• _The records_
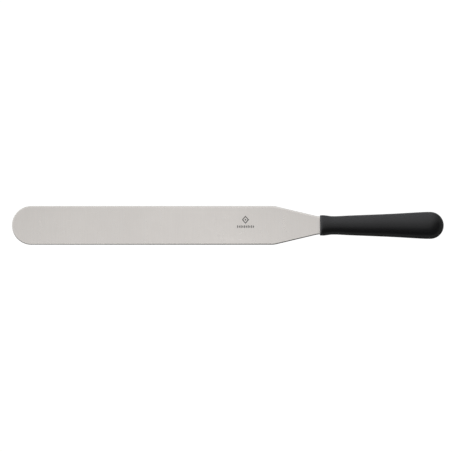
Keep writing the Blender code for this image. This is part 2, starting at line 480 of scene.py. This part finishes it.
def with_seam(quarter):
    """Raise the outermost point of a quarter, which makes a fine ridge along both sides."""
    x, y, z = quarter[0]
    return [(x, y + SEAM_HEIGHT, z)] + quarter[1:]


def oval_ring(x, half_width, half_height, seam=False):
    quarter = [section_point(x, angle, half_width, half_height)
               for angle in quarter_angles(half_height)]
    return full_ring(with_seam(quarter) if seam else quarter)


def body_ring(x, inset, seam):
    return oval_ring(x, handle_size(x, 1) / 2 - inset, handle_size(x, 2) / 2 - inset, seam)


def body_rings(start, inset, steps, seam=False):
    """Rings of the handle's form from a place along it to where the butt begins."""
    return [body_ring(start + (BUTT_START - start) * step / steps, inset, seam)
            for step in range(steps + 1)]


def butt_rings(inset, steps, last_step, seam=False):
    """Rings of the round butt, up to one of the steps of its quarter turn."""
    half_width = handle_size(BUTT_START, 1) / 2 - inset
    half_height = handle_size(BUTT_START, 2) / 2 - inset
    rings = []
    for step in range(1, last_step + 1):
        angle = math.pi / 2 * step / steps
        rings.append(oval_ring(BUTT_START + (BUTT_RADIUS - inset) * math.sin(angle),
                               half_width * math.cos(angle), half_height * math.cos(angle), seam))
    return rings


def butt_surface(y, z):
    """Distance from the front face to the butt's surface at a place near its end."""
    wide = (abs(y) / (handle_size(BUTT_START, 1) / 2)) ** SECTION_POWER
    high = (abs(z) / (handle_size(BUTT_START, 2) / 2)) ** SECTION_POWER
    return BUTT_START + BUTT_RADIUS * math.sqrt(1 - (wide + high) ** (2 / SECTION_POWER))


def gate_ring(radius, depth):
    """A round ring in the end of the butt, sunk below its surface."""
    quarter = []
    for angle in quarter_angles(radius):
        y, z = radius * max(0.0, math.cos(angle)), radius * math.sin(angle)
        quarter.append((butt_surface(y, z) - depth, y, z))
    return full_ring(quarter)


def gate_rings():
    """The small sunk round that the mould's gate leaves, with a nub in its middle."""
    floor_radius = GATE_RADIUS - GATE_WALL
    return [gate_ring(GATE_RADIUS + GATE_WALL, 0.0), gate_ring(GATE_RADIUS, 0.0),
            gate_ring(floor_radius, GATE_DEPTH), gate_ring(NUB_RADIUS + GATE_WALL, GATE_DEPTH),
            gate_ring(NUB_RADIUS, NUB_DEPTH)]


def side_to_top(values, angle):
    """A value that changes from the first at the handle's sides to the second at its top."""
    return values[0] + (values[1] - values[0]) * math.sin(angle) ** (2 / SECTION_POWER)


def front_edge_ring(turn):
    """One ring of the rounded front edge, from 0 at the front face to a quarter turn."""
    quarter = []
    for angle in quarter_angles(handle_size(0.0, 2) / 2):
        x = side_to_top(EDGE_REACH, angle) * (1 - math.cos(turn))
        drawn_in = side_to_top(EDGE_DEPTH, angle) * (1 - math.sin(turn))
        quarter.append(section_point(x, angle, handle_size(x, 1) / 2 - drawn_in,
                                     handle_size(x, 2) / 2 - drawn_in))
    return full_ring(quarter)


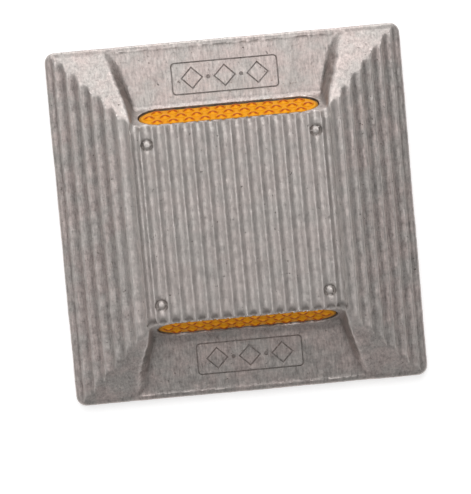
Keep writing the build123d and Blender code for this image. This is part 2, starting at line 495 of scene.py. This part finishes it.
...
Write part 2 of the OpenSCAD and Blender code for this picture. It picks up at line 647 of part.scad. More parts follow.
---
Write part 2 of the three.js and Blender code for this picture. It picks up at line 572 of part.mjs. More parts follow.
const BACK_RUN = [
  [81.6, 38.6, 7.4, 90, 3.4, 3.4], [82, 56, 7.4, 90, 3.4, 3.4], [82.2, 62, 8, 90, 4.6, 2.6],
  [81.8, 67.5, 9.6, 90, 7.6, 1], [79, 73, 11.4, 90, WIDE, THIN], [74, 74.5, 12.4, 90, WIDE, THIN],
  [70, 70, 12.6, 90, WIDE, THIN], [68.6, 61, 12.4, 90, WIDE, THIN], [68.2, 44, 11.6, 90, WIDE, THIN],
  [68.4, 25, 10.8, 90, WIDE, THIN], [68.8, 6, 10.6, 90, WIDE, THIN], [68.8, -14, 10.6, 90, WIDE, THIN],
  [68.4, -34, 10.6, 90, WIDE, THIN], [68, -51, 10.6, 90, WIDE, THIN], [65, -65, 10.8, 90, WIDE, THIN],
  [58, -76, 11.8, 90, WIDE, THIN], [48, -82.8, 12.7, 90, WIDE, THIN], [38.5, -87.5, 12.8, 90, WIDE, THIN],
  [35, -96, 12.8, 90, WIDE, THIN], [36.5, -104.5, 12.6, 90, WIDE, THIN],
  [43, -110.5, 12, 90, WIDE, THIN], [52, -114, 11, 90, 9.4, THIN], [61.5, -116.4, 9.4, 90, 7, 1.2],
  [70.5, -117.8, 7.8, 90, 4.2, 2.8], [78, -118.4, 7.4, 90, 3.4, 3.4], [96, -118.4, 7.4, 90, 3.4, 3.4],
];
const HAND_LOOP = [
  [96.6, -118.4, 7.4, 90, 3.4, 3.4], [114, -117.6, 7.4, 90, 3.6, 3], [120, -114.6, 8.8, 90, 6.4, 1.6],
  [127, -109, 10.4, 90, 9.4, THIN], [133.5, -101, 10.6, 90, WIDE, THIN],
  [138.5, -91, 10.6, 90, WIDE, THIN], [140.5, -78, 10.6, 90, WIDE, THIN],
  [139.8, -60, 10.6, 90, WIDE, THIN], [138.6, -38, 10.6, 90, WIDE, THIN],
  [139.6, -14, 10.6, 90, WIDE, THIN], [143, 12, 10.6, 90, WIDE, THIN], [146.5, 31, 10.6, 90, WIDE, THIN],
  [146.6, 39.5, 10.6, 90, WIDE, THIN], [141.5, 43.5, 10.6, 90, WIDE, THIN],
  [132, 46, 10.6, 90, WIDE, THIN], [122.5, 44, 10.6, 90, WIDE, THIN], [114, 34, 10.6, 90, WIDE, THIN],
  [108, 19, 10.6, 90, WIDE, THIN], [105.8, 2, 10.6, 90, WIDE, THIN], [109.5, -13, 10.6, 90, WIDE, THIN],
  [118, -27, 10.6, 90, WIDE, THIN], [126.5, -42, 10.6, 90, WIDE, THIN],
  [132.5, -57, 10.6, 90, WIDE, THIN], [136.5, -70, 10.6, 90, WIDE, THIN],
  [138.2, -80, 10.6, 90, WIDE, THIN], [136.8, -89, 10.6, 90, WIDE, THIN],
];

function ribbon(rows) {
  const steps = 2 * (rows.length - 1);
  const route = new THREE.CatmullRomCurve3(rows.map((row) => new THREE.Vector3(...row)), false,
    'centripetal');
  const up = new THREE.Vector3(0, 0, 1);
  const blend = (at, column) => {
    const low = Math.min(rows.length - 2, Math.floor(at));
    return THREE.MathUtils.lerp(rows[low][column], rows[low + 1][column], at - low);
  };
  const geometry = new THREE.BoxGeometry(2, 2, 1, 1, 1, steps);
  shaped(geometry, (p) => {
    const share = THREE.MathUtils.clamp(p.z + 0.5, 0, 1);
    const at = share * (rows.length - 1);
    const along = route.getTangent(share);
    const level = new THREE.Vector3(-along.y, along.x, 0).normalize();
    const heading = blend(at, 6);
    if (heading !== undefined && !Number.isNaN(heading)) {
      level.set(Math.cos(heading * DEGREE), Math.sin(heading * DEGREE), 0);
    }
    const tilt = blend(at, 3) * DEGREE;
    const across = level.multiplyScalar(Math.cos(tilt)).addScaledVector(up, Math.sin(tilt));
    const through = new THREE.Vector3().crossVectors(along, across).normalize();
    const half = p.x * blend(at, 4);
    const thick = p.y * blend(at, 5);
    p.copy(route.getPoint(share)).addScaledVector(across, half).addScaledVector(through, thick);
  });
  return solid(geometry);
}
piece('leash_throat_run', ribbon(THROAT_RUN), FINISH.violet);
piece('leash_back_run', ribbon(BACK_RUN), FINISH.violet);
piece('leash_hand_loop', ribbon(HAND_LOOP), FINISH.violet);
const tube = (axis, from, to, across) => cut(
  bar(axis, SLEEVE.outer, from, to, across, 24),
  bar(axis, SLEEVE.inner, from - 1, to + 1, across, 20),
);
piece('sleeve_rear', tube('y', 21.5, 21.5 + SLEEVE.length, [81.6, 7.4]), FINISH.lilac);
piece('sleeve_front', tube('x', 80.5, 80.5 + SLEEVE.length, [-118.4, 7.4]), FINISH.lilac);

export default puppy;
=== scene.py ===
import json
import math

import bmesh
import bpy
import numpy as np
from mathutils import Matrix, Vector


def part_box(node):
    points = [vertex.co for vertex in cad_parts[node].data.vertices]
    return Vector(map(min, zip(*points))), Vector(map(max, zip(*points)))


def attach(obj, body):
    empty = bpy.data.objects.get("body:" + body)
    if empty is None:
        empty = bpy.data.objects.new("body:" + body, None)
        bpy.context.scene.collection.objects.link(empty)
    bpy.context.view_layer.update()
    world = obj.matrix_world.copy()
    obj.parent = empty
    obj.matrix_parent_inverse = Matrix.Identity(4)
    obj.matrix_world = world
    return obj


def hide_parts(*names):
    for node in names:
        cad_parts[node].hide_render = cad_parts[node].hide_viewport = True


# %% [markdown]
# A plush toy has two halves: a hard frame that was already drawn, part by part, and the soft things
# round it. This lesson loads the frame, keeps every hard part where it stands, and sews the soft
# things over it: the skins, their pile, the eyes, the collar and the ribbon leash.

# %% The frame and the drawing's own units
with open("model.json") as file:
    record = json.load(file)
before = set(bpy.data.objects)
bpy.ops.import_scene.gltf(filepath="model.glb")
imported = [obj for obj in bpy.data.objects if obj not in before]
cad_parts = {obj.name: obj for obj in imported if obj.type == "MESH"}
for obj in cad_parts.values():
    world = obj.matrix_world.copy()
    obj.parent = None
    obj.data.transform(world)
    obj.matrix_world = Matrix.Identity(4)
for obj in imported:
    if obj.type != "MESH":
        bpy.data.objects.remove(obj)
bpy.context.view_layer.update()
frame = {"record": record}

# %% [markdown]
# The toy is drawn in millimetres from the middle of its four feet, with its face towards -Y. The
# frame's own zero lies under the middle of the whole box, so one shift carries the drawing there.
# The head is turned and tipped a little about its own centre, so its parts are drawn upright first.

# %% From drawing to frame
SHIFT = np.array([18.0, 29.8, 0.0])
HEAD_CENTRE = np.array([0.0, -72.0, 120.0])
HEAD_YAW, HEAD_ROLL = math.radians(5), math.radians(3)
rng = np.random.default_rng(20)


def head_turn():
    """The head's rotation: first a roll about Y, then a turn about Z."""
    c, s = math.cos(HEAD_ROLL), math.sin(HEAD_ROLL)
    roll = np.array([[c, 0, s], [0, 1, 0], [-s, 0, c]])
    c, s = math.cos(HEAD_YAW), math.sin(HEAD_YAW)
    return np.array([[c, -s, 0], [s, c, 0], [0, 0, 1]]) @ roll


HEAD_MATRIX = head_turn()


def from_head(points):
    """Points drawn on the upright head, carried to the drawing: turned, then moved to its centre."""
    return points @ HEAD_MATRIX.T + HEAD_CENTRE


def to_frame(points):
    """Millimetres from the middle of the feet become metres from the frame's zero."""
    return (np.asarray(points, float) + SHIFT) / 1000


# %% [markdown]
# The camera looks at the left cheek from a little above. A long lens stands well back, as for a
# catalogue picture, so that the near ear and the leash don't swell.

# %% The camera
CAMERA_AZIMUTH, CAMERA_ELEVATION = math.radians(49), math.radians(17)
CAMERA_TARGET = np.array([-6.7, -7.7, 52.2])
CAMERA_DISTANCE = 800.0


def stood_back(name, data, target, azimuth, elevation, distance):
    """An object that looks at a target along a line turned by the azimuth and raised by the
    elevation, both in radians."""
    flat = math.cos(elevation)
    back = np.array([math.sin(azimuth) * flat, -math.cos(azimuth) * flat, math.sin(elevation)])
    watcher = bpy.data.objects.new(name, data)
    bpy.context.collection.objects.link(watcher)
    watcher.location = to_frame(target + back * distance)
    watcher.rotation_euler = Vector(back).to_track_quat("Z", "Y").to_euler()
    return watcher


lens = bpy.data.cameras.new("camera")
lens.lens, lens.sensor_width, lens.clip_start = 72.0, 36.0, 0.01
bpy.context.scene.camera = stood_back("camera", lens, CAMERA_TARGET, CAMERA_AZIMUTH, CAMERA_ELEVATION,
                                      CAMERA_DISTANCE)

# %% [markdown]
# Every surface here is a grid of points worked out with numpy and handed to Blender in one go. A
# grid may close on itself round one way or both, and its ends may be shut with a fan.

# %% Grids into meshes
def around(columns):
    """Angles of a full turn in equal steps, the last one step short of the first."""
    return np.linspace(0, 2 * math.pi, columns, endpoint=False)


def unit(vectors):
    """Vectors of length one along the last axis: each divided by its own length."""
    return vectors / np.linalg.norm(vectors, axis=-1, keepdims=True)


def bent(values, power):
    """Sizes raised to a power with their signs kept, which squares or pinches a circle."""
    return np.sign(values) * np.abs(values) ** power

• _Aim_
In the listing above, find the line with "Keep writing the Blender" and the line with "return oval_ring(x, handle_size(x, 1)", then print exactly those two lines and every line between them, and nothing more.

• _Final answer_
Keep writing the Blender code for this image. This is part 2, starting at line 480 of scene.py. This part finishes it.
def with_seam(quarter):
    """Raise the outermost point of a quarter, which makes a fine ridge along both sides."""
    x, y, z = quarter[0]
    return [(x, y + SEAM_HEIGHT, z)] + quarter[1:]


def oval_ring(x, half_width, half_height, seam=False):
    quarter = [section_point(x, angle, half_width, half_height)
               for angle in quarter_angles(half_height)]
    return full_ring(with_seam(quarter) if seam else quarter)


def body_ring(x, inset, seam):
    return oval_ring(x, handle_size(x, 1) / 2 - inset, handle_size(x, 2) / 2 - inset, seam)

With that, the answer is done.